◆ SUPPLIED MATERIAL
☆ ☆ ☆ ☆ ☆
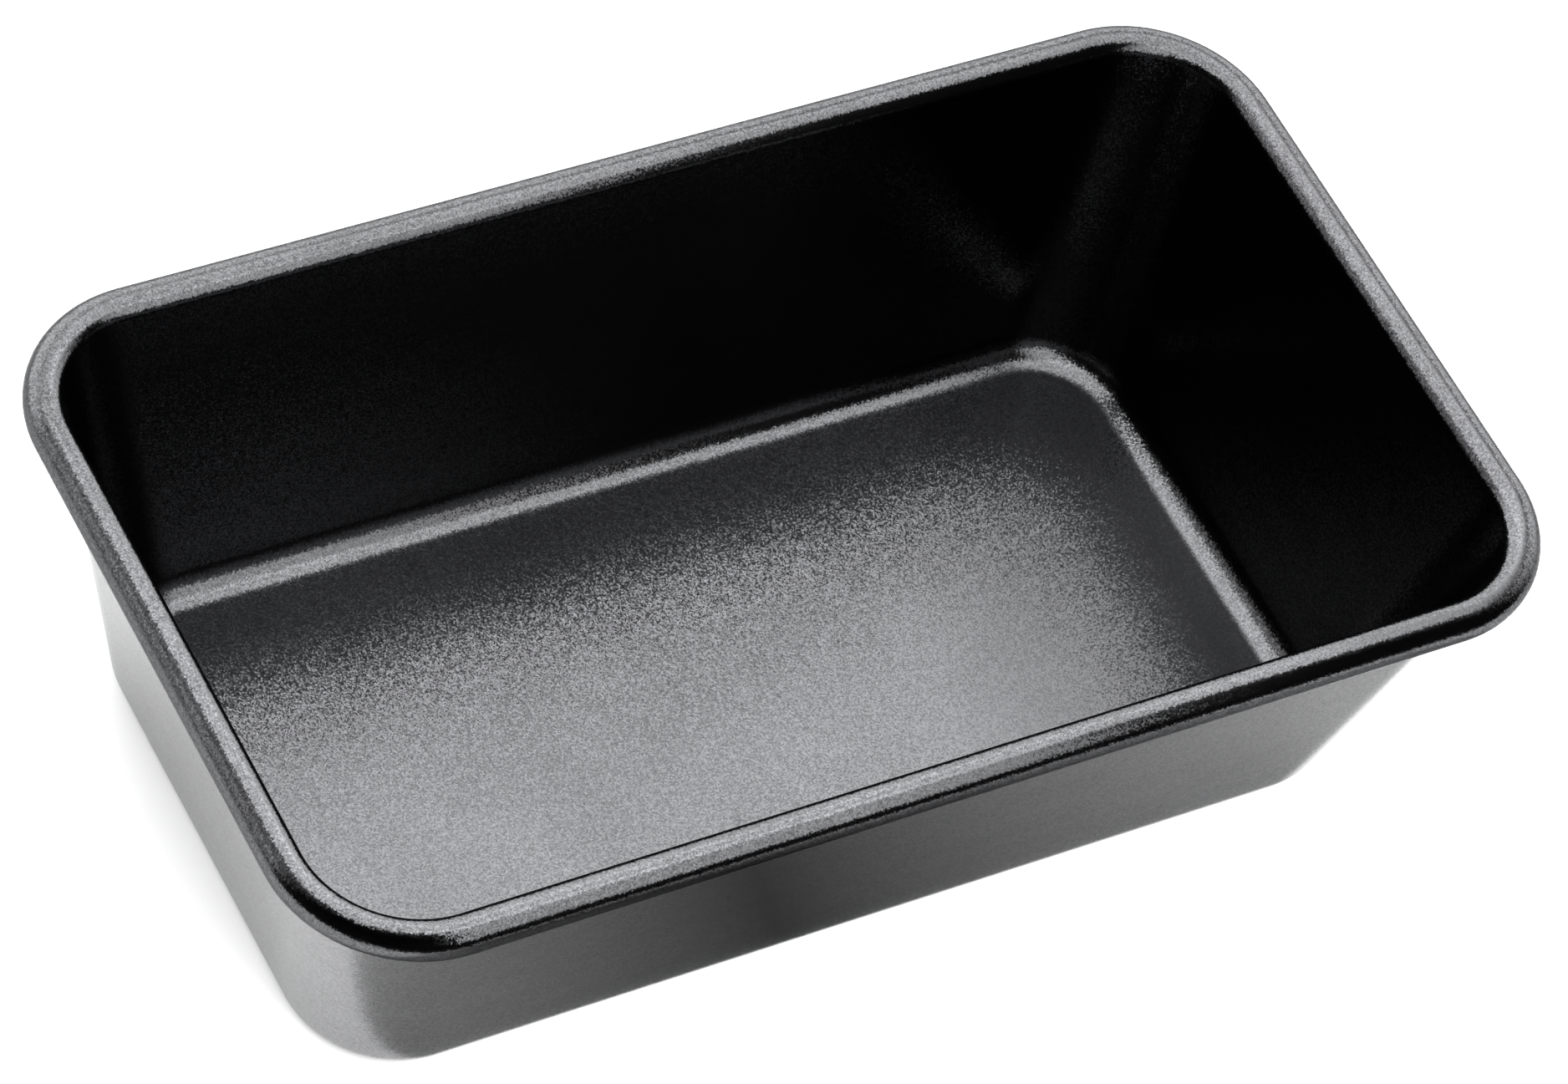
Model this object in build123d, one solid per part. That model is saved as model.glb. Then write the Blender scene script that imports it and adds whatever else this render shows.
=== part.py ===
from build123d import *
from math import acos, atan2, cos, degrees, hypot, radians, sin, sqrt, tan
import os

# Loaf pan, 23 x 13 x 7 cm (2 lb): a deep-drawn steel tray with a wired rim.
#
# The pan is stamped from sheet that was coated on both faces beforehand, so three layers follow one
# shape: the coating that faces the food, the steel, and the coating that faces the oven. Each layer
# runs across the floor, up the leaning walls, over the rim and round the curl to the sheet's cut
# edge. A steel wire lies inside the curl.
#
# Frame: millimetres, +Z up, the origin under the middle of the pan on the surface it stands on,
# X along the pan's length and Y across it.

# Driving dimensions.
OPENING_LENGTH = 230.0  # clear length inside the rim
OPENING_WIDTH = 130.0  # clear width inside the rim
OVERALL_HEIGHT = 70.0
BEAD_DIAMETER = 7.0  # the rolled rim, over its coating
BASE_LENGTH = 205.4  # outside, where the end walls would meet the floor in a sharp edge
BASE_WIDTH = 106.5  # outside, where the side walls would meet the floor in a sharp edge
CORNER_RADIUS = 20.0  # outside of the walls, the same from base to rim
FLOOR_RADIUS = 6.0  # inside, between floor and wall

# The coated sheet.
INNER_COAT = 0.06
STEEL = 0.8
OUTER_COAT = 0.06
SHEET = INNER_COAT + STEEL + OUTER_COAT

# The rim.
CURL_END = -140.0  # degrees; where the cut edge stops, under the rim and short of the wall
WIRE_CLEARANCE = 0.08  # between the wire and the curl, all round
WIRE_GAP = 0.6  # between the butted ends of the wire

# The wire's centre line, from the dimensions above.
BEAD_R = BEAD_DIAMETER / 2
BEAD_Z = OVERALL_HEIGHT - BEAD_R
RIM_X = OPENING_LENGTH / 2 + BEAD_R
RIM_Y = OPENING_WIDTH / 2 + BEAD_R
RIM_CORNER = CORNER_RADIUS - SHEET + BEAD_R
WIRE_R = BEAD_R - SHEET - WIRE_CLEARANCE


def lean(run):
    """Lean from vertical of a wall that rises from the base to run tangent into the rim.

    run is how far out of the base's sharp edge the wire's centre line lies.
    """
    return acos((BEAD_R - SHEET) / hypot(run, BEAD_Z)) - atan2(BEAD_Z, run)


END_LEAN = lean(RIM_X - BASE_LENGTH / 2)
SIDE_LEAN = lean(RIM_Y - BASE_WIDTH / 2)
JOIN_RISE = BEAD_R * sin((END_LEAN + SIDE_LEAN) / 2)  # of wall meeting rim, over the wire's centre


def outline(half_x, half_y, corner, z):
    """A rounded rectangle, level at height z."""
    return Plane.XY.offset(z) * RectangleRounded(2 * half_x, 2 * half_y, corner)


def reach(depth):
    """From the wire's centre line in to the surface that lies depth into the sheet."""
    return sqrt((BEAD_R - depth) ** 2 - JOIN_RISE**2)


def tub(depth):
    """Everything inside the surface that lies depth into the sheet, counted from the food side.

    It stands from the floor to the height where the walls meet the rim.
    """
    level = SHEET - depth  # height of this surface across the floor
    end_shift, side_shift = (level / cos(a) - level * tan(a) for a in (END_LEAN, SIDE_LEAN))
    base = outline(
        BASE_LENGTH / 2 - end_shift,
        BASE_WIDTH / 2 - side_shift,
        CORNER_RADIUS - side_shift,
        level,
    )
    top = outline(
        RIM_X - reach(depth),
        RIM_Y - reach(depth),
        RIM_CORNER - reach(depth),
        BEAD_Z + JOIN_RISE,
    )
    block = loft([base, top], ruled=True)
    foot = block.edges().group_by(Axis.Z)[0]
    return fillet(foot, FLOOR_RADIUS + depth)


def curl_profile(near, far):
    """Cross-section of the curl between two depths into the sheet.

    The wire's centre is at the sketch's origin, and the middle of the pan is towards -X.
    """
    outer, inner = BEAD_R - near, BEAD_R - far
    start_outer = (-reach(near), JOIN_RISE)
    start_inner = (-reach(far), JOIN_RISE)
    end = radians(CURL_END)
    end_outer = (outer * cos(end), outer * sin(end))
    end_inner = (inner * cos(end), inner * sin(end))
    return make_face(
        [
            ThreePointArc(start_outer, (outer, 0), end_outer),
            Line(end_outer, end_inner),
            ThreePointArc(end_inner, (inner, 0), start_inner),
            Line(start_inner, start_outer),
        ]
    )


def around_rim(profile):
    """Carries a profile round the rim, along its straight sides and round its corners."""
    straight_x = RIM_X - RIM_CORNER
    straight_y = RIM_Y - RIM_CORNER
    pieces = []
    for turn, side, straight in (
        (0, RIM_X, straight_y),
        (90, RIM_Y, straight_x),
        (180, RIM_X, straight_y),
        (270, RIM_Y, straight_x),
    ):
        start = Plane(origin=(side, -straight, BEAD_Z), x_dir=(1, 0, 0), z_dir=(0, -1, 0))
        stop = Plane(origin=(side, straight, BEAD_Z), x_dir=(1, 0, 0), z_dir=(0, -1, 0))
        run = extrude(start * profile, -2 * straight)
        bend = revolve(stop * profile, Axis((side - RIM_CORNER, straight, 0), (0, 0, 1)), 90)
        pieces += [Rot(0, 0, turn) * run, Rot(0, 0, turn) * bend]
    return pieces[0].fuse(*pieces[1:])


def layer(near, far):
    """One layer of the coated sheet, between two depths from its food side."""
    return tub(far) - tub(near) + around_rim(curl_profile(near, far))


def rim_wire():
    """The stiffening wire: one length bent round the rim, its ends butted midway along a side."""
    straight_x = RIM_X - RIM_CORNER
    straight_y = RIM_Y - RIM_CORNER
    centre_line = [Line((WIRE_GAP / 2, RIM_Y), (straight_x, RIM_Y))]
    for length, turn in ((straight_y, -90), (straight_x, -180), (straight_y, -270), (straight_x, 0)):
        corner = JernArc(centre_line[-1] @ 1, centre_line[-1] % 1, RIM_CORNER, -90)
        full = 2 * length if turn else length - WIRE_GAP / 2
        centre_line += [corner, Line(corner @ 1, corner @ 1 + (corner % 1) * full)]
    path = Pos(0, 0, BEAD_Z) * Wire(centre_line)
    return sweep(Plane(origin=path @ 0, z_dir=path % 0) * Circle(WIRE_R), path=path)


PARTS = {
    "interior_nonstick_coating": layer(0, INNER_COAT),
    "steel_pan_body": layer(INNER_COAT, INNER_COAT + STEEL),
    "exterior_nonstick_coating": layer(INNER_COAT + STEEL, SHEET),
    "rim_wire": rim_wire(),
}

os.makedirs("parts", exist_ok=True)
for name, shape in PARTS.items():
    export_step(shape, f"parts/{name}.step")
    print(name, "volume", round(shape.volume, 1), "solids", len(shape.solids()))
print("lean of ends", round(degrees(END_LEAN), 2), "lean of sides", round(degrees(SIDE_LEAN), 2))
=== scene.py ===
from math import atan2, cos, hypot, pi, radians, sin, tan

import bpy
import numpy as np
from mathutils import Euler, Matrix, Vector


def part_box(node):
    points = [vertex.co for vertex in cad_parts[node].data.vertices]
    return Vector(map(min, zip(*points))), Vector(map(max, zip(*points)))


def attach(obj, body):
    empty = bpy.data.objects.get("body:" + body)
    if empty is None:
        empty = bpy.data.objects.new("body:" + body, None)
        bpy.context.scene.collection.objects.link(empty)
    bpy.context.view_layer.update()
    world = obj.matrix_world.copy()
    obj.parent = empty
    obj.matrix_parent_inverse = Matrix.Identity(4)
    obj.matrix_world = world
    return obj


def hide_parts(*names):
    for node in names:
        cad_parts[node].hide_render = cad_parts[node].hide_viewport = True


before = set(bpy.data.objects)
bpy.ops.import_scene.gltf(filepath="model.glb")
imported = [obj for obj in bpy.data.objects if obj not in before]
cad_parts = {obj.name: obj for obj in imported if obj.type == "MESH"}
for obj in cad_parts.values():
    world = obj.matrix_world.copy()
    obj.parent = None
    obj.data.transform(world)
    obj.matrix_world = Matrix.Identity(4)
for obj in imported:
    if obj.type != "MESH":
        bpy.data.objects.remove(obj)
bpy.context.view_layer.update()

# Shape of the coated sheet, in metres, as in the CAD. Overall sizes are read from the CAD nodes.
COAT = 0.00006
STEEL = 0.0008
SHEET = STEEL + 2 * COAT
BEAD_R = 0.0035
WIRE_CLEARANCE = 0.00008
WIRE_R = BEAD_R - SHEET - WIRE_CLEARANCE
WIRE_GAP = 0.0006
BASE_HALF = (0.1027, 0.05325)
CORNER_R = 0.020
FLOOR_R = 0.006
CURL_END = radians(-140)
SLOPE_PASSES = 4  # rounds of fitting the wall's slope to the rim bead

low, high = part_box("interior_nonstick_coating")
RIM_HALF = (high.x - BEAD_R, high.y - BEAD_R)
BEAD_Z = high.z - BEAD_R
RIM_CORNER = CORNER_R - SHEET + BEAD_R

# Mesh density.
CORNER_STEPS = 32
END_STEPS = 20
SIDE_STEPS = 40
FLOOR_SCALES = (0.1, 0.3, 0.55, 0.8, 0.95)
FILLET_STEPS = 14
WALL_STEPS = 16
CURL_STEPS = 48
WIRE_STEPS = 24

# Coatings. Lengths in metres, brightness as the share of light reflected, contrast as the share by
# which single flecks differ from it, tilt as how far a fleck leans off the surface.
INTERIOR_COATING = {
    "fleck_size": 0.00026,
    "brightness": 0.07,
    "contrast": 0.4,
    "roughness": 0.16,
    "tilt": 0.12,
    "edge": 0.5,
}
EXTERIOR_COATING = {
    "fleck_size": 0.0003,
    "brightness": 0.13,
    "contrast": 0.32,
    "roughness": 0.24,
    "tilt": 0.05,
    "scuffed_to": 0.0012,
}
COATING_TINT = (0.985, 0.995, 1.03)
CLOUD_SCALE = 40.0  # per metre, as are all noise scales
CLOUD_DETAIL = 3.0
CLOUD_RANGE = (0.93, 1.07)
BAND_RISE = 5.0
GLOSS_RANGE = (0.94, 1.06)
SCUFF_SCALE = 900.0
SCUFF_DETAIL = 4.0
SCUFF_PATCHES = (0.45, 0.65)
SCUFF_BRIGHTER = 1.5
SCUFF_ROUGHER = 0.15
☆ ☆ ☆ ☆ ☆
◆ TASK TO COMPLETE
Your task is to transcribe only the lines from the line containing "for length, turn" through the line containing "before = set(bpy.data.objects)", word for word.

◆ TASK RESPONSE
    for length, turn in ((straight_y, -90), (straight_x, -180), (straight_y, -270), (straight_x, 0)):
        corner = JernArc(centre_line[-1] @ 1, centre_line[-1] % 1, RIM_CORNER, -90)
        full = 2 * length if turn else length - WIRE_GAP / 2
        centre_line += [corner, Line(corner @ 1, corner @ 1 + (corner % 1) * full)]
    path = Pos(0, 0, BEAD_Z) * Wire(centre_line)
    return sweep(Plane(origin=path @ 0, z_dir=path % 0) * Circle(WIRE_R), path=path)


PARTS = {
    "interior_nonstick_coating": layer(0, INNER_COAT),
    "steel_pan_body": layer(INNER_COAT, INNER_COAT + STEEL),
    "exterior_nonstick_coating": layer(INNER_COAT + STEEL, SHEET),
    "rim_wire": rim_wire(),
}

os.makedirs("parts", exist_ok=True)
for name, shape in PARTS.items():
    export_step(shape, f"parts/{name}.step")
    print(name, "volume", round(shape.volume, 1), "solids", len(shape.solids()))
print("lean of ends", round(degrees(END_LEAN), 2), "lean of sides", round(degrees(SIDE_LEAN), 2))
=== scene.py ===
from math import atan2, cos, hypot, pi, radians, sin, tan

import bpy
import numpy as np
from mathutils import Euler, Matrix, Vector


def part_box(node):
    points = [vertex.co for vertex in cad_parts[node].data.vertices]
    return Vector(map(min, zip(*points))), Vector(map(max, zip(*points)))


def attach(obj, body):
    empty = bpy.data.objects.get("body:" + body)
    if empty is None:
        empty = bpy.data.objects.new("body:" + body, None)
        bpy.context.scene.collection.objects.link(empty)
    bpy.context.view_layer.update()
    world = obj.matrix_world.copy()
    obj.parent = empty
    obj.matrix_parent_inverse = Matrix.Identity(4)
    obj.matrix_world = world
    return obj


def hide_parts(*names):
    for node in names:
        cad_parts[node].hide_render = cad_parts[node].hide_viewport = True


before = set(bpy.data.objects)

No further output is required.